Elle a des yeux sombres et un sourire d’enfant effrayé. Je l’ai cherchée toute ma vie. Est-ce elle qui m’a sauvé de la mort muette que caractérise la résignation à la solitude ? De la folie en phase terminale aussi, je dis bien terminale, comme on parle d’un cancer quand il est incurable ? Oui, cette folie dans laquelle on pourrait trouver un refuge, sinon le salut ?
C’est d’elle, de la folie, que je vous parlerai, de la folie chargée de souvenirs et qui a des yeux comme tout le monde ; mais dans mon histoire ils sont comme ceux d’un enfant souriant qui tremble de peur.
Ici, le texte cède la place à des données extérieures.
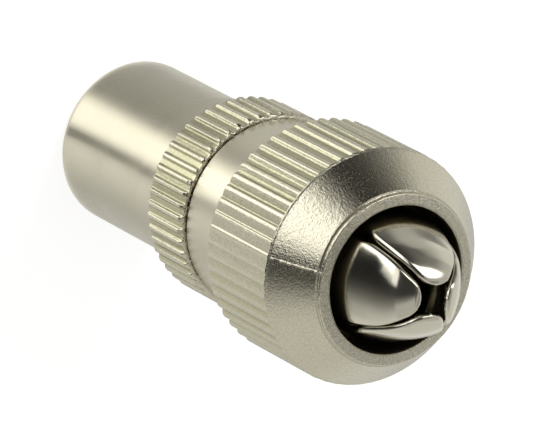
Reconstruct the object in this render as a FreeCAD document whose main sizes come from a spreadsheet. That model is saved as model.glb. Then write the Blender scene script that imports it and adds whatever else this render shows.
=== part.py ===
"""Screw-type coaxial plug with a 9.5 mm outer contact.

Lengths are in millimetres and angles in degrees. The plug stands on the open end of
its contact sleeve: the origin is the centre of that end, and +Z runs along the axis to
the cable entry.
"""
import FreeCAD, Part
import Sketcher
import math
import os
import re

# Driving dimensions, by piece. Every radius is measured from the plug's axis.
DIMENSIONS = {
    # grooves of the ribbed ring and the grip, as shares of their spacing
    "groove_mouth_share": 0.56,
    "groove_floor_share": 0.3,
    # shell: contact sleeve, plain band, ribbed ring and threaded neck in one casting
    "sleeve_radius": 4.7625,
    "sleeve_bore_radius": 4.15,
    "sleeve_length": 8.57,
    "sleeve_chamfer": 0.25,
    "band_radius": 4.93,
    "band_length": 2.63,
    "ring_radius": 5.8,
    "ring_length": 3.7,
    "ring_end_chamfer": 0.2,
    "ring_rib_count": 52,
    "ring_groove_depth": 0.22,
    "neck_radius": 4.75,
    "neck_length": 7.6,
    "neck_chamfer": 0.3,
    "relief_depth": 0.35,
    "relief_length": 0.5,
    "neck_bore_radius": 3.85,
    "lip_radius": 3.25,
    "lip_depth": 7.9,
    "lip_thickness": 1.0,
    # cap nut: collar, ridged grip, cone and rim
    "joint_line": 0.12,
    "collar_radius": 5.45,
    "collar_length": 4.31,
    "collar_chamfer": 0.2,
    "grip_radius": 6.78,
    "grip_length": 6.22,
    "grip_end_chamfer": 0.12,
    "grip_ridge_count": 54,
    "grip_groove_depth": 0.2,
    "cone_base_radius": 6.66,
    "cone_length": 2.59,
    "rim_radius": 4.915,
    "rim_chamfer": 0.12,
    "hole_radius": 4.2,
    "hole_chamfer": 0.12,
    "thread_clearance": 0.05,
    # cable clamp: spigot and flange with four bent claws
    "slide_clearance": 0.08,
    "seat_clearance": 0.03,
    "clamp_wall": 0.45,
    "spigot_length": 2.5,
    "flange_radius": 4.5,
    "flange_thickness": 0.5,
    "slot_base_height": 0.7,
    "claw_straight_length": 2.82,
    "root_bend_radius": 5.0,
    "leaf_angle": 21.0,
    "leaf_length": 2.0,
    "tip_bend_radius": 3.3,
    "tip_angle": 68.0,
    "claw_count": 4,
    "claw_tip_gap": 0.88,
    "claw_tip_half_width": 1.0,
    "claw_tip_round": 1.4,
    "claw_edge_angle": 44.0,
    "claw_blank_margin": 1.0,
    # insulator
    "fit_clearance": 0.04,
    "insulator_length": 4.0,
    # centre pin with its terminal barrel
    "pin_radius": 1.18,
    "pin_recess": 0.3,
    "pin_shank_radius": 1.45,
    "pin_tip_radius": 0.6,
    "pin_tip_length": 0.7,
    "barrel_radius": 1.9,
    "barrel_length": 5.2,
    "core_bore_radius": 0.7,
    "core_bore_depth": 4.2,
    # terminal screw
    "screw_radius": 0.75,
    "screw_length": 1.05,
    "screw_from_end": 2.1,
    "screw_slot_width": 0.3,
    "screw_slot_depth": 0.35,
}

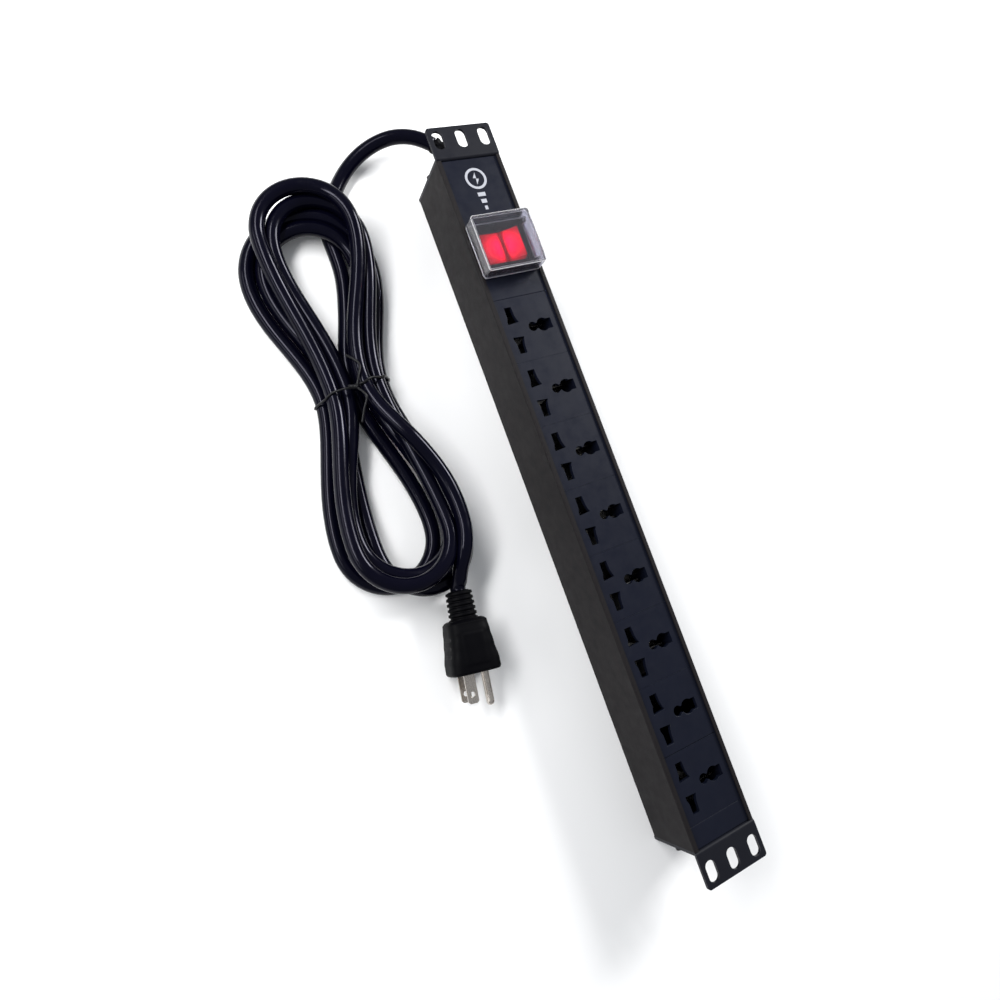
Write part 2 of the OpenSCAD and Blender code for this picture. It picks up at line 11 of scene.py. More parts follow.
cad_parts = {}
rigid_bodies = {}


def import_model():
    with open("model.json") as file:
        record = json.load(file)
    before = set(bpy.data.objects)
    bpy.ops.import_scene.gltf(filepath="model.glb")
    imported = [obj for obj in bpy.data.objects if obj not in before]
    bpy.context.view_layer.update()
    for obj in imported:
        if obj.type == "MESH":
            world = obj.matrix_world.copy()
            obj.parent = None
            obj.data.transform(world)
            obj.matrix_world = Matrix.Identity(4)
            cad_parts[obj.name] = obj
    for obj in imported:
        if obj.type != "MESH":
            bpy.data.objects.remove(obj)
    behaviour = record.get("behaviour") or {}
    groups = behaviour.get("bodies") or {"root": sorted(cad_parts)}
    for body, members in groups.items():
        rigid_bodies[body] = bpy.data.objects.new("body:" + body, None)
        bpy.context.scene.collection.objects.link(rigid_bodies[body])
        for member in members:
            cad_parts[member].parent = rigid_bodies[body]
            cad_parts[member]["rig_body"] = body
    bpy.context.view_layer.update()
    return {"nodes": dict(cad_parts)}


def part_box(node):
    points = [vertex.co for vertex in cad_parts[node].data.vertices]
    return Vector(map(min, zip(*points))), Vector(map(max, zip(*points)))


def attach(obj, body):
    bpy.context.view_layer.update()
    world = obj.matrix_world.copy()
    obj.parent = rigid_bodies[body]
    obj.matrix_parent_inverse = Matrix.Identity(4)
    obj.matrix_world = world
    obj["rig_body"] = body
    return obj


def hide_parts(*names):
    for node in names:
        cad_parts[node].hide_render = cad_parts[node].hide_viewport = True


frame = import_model()

MM = 0.001
NODES = frame["nodes"]

# ---------------------------------------------------------------- camera

CAMERA_PLACE = Vector((0.0251, -0.2210, 0.4303))
LOOK_AT = Vector((-0.0115, -0.0418, 0.0))
CAMERA_ROLL = math.radians(59.24)
SENSOR_WIDTH = 36
FOCAL_LENGTH = 26.32


def make_camera():
    data = bpy.data.cameras.new("camera")
    data.sensor_width = SENSOR_WIDTH
    data.lens = FOCAL_LENGTH
    data.clip_start = 0.01
    data.clip_end = 50
    camera = bpy.data.objects.new("camera", data)
    level = (LOOK_AT - CAMERA_PLACE).to_track_quat("-Z", "Y")
    turned = level @ Quaternion((0, 0, 1), CAMERA_ROLL)
    camera.matrix_world = Matrix.Translation(CAMERA_PLACE) @ turned.to_matrix().to_4x4()
    bpy.context.scene.collection.objects.link(camera)
    bpy.context.scene.camera = camera


make_camera()

# ---------------------------------------------------------------- the mains lead, in millimetres

# The lead is laid out in plan first, and then its heights are settled. The hank has its own
# plan coordinates: u runs along the strip and v across it, both from the hank's middle.

CORD_D = 9.4
CORD_R = CORD_D / 2
SQUASHED_D = 8.8  # between the centres of two runs that press on each other
STEP = 2.5  # from one point of the lead to the next
FLAT_POINTS = 12  # points after the route that lie flat whatever the tie does
LEAD_ROUTE = [
    (-244.6, -8.8, 22), (-252, -19, 21), (-256.5, -32, 17.5), (-255.5, -46, 12.5),
    (-250, -59, 8), (-241, -70, 5.2), (-230, -79, 4.8), (-219, -88, 4.8),
]

HANK_X, HANK_Y = -104.0, -111.0
HANK_ENTRY = [(-104, 18.6), (-88, 19.4), (-70, 18.9), (-45, 12.3), (-20, 3.4)]
# Each row: where the run passes the tie, where the fold starts and ends, and the fold's tip
PLUG_END_FOLDS = [
    (0.0, -18.8, 19.2, -38.2, 123.0),
    (18.8, -9.6, 37.4, -19.4, 131.0),
    (9.4, -4.7, 28.7, -28.7, 121.4),
    (14.1, -14.1, 23.9, -33.5, 126.0),
]
STRIP_END_FOLDS = [
    (-18.8, 18.8, -38.2, 38.2, -112.0),
    (-9.6, 9.4, -28.7, 28.7, -103.4),
    (-4.7, 14.1, -19.2, 35.5, -117.0),
    (-14.1, 4.7, -26.5, 30.5, -123.5),
]
LAST_RUN = (4.7, 32.5, 88)
OUTERMOST_V = 38

TIE_U = 4.0
TIE_LIFT = 1.4  # the tie passes under the runs and holds them off the surface
TIE_LIFT_REACH = 14
TIE_WIRE_R = 0.75

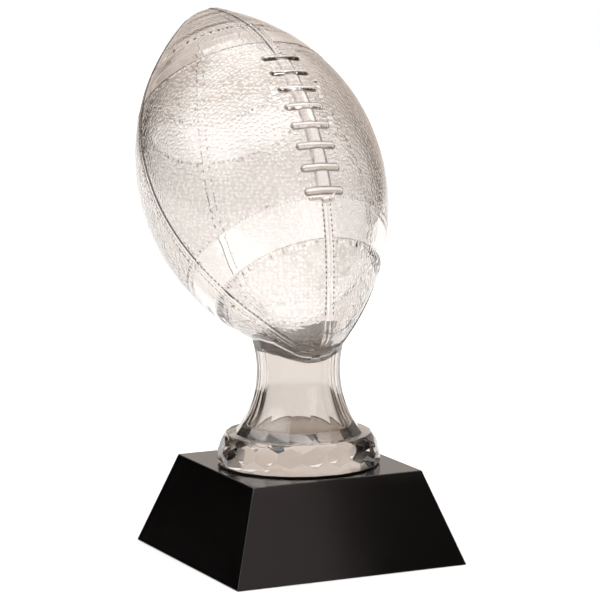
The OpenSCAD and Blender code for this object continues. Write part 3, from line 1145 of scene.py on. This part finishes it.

Vous me demanderez : Un fou qui sait qu’il est fou, l’est-il vraiment ? Ou encore : Dans un monde fou, le fou conscient de sa folie n’est-il pas le seul à être sain d’esprit ? Mais ne courons pas trop vite : Si vous deviez décrire un fou, comment l’évoqueriez-vous ? Un étranger à la figure de bronze ? Souriant mais sans joie, les nerfs à vif ; quand il entre en transe, ses membres s’agitent, toutes ses pensées se bousculent ; il a, souvent, des décharges électriques non pas dans son cerveau mais dans son âme. Ce portrait vous convient-il ? Continuons : Comment parler de la folie sinon en se servant d’un langage réservé à ceux qui la portent en eux-mêmes ? Si je vous disais qu’en chacun de nous, malade ou bien portant, se trouve une part cachée, une zone secrète qui s’ouvre sur la folie ? Un faux pas, un mauvais coup du destin suffisent pour nous faire glisser ou tomber sans espoir de jamais nous relever. Fautes d’inattention, fêlures de la mémoire ou erreurs de jugement peuvent provoquer une série de chutes. Impossible alors de se faire comprendre par ce que l’on appelle, plutôt bêtement, son âme sœur. Si vous n’admettez pas cela, ce sera grave pour moi, mais vous ne devrez pas me plaindre. Les larmes creusent parfois leurs sillons, mais jamais en profondeur, en tout cas pas assez.
Voilà ce que, pour commencer, vous devez savoir.